Lo cierto es que si en 1588, siglo XVI, una muchacha quedaba “traspuesta” con la obra ensayística de Montaigne, en este siglo XXI la cosa no ha cambiado y algunos escritores, sin pretenderlo y sin saberlo, provocan reacciones en sus lectores/as que van más allá de la admiración pasajera y distante. Hace bastante tiempo ya, me llegó una invitación para hacerme “fan” en uno de estos grupos que pululan por facebook y fue inevitable detenerme un instante antes de ignorar la invitación, porque el grupo consistía, nada más y nada menos, que en chicas enamoradas de un reconocido escritor. Por curiosidad, quise saber a cuántas ascendían las “enamoradas” y me sorprendí con la cifra: 136 muchachas derretidas.
Continúo en el bulloso café de la feria con “W”. Como él es medio fantasioso y le atrae la idea de lectores y lectoras enamorados de escritores y escritoras, comenzó a hacer una de sus tantas listas y por descarte terminó concluyendo que habría enloquecido de amor por la poeta chilena Teresa Willms Montt, si hubiesen vivido en la misma época, claro. Me parece lógico que piense así, sobre todo si tenemos en cuenta que la bella Teresa traía locos a todos los poetas de la bohemia madrileña, por allá por 1917, 18.

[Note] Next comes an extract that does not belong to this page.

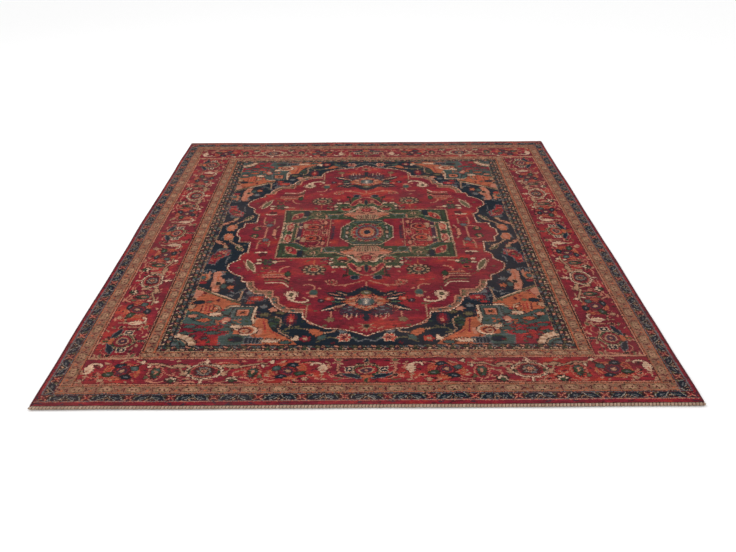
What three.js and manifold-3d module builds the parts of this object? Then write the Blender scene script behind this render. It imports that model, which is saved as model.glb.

A “W” le gusta hablar de estos gajes románticos del oficio del escritor (sospecho que él desea secretamente lo mismo) y empieza a tirar de mi lengua y quiere a toda costa que le confiese de que escritor me “enamoraría” perdidamente y porqué. Se me ocurre una explicación posible a partir de un texto que leí hace diez años atrás, una columna, tal vez una entrevista, no estoy segura, del maestro Alfredo Iriarte en donde decía que su zona más erógena era el cerebro. Un buen escritor (sea poeta o narrador) logra cierto tono, cierto pulso, ciertos matices y muestra en su prosa (o lírica) ser sensible a quien lee o produce esa impresión benéfica de que además de contar algo, está presto a atender, es decir, crea un diálogo. Probablemente el mismo escritor no esté consciente de eso. Probablemente muchos no lleguen a percatarse de que están dejando una estela de “enamoradas” por ahí, a menos que ellas se hagan notar, como le sucedió a Montaigne con esa muchacha que le pedía ser su “hija de alianza”. La verdad es que la literatura es un mundo infinito de posibilidades: un narrador que seduce a la realidad con un lenguaje esmerado y personal, un poeta que es capaz de rescatar la belleza de un lugar insospechado, no son ajenos a muchas almas sensibles.
“W” es un poco más burdo para sus conclusiones y me dice, “sí, Lau, tiene razón. En este mundo dominado por el bisturí y la jeringa del bótox, es justo que la pluma gane algunas partidas”. Y al hilo me pide que no me haga la indiferente, que me tire a la piscina, que no le tema la ridículo romántico que es a la postre esta conversación salida de un amorío de Montaigne y que revele un posible amor literario. Acosada por su curiosidad termino cediendo. Le pido su libreta y le escribo en ella este trozo que sé de memoria desde que lo leí por primera vez: “y lo que llamamos amarnos fue quizá que yo estaba de pie delante de vos, con una flor amarilla en la mano, y vos sostenías dos velas verdes y el tiempo soplaba contra nuestras caras una lenta lluvia de renuncias y despedidas y tickets de metro”. Le devuelvo la libreta a “W” y le digo que ahí está lo que me pide.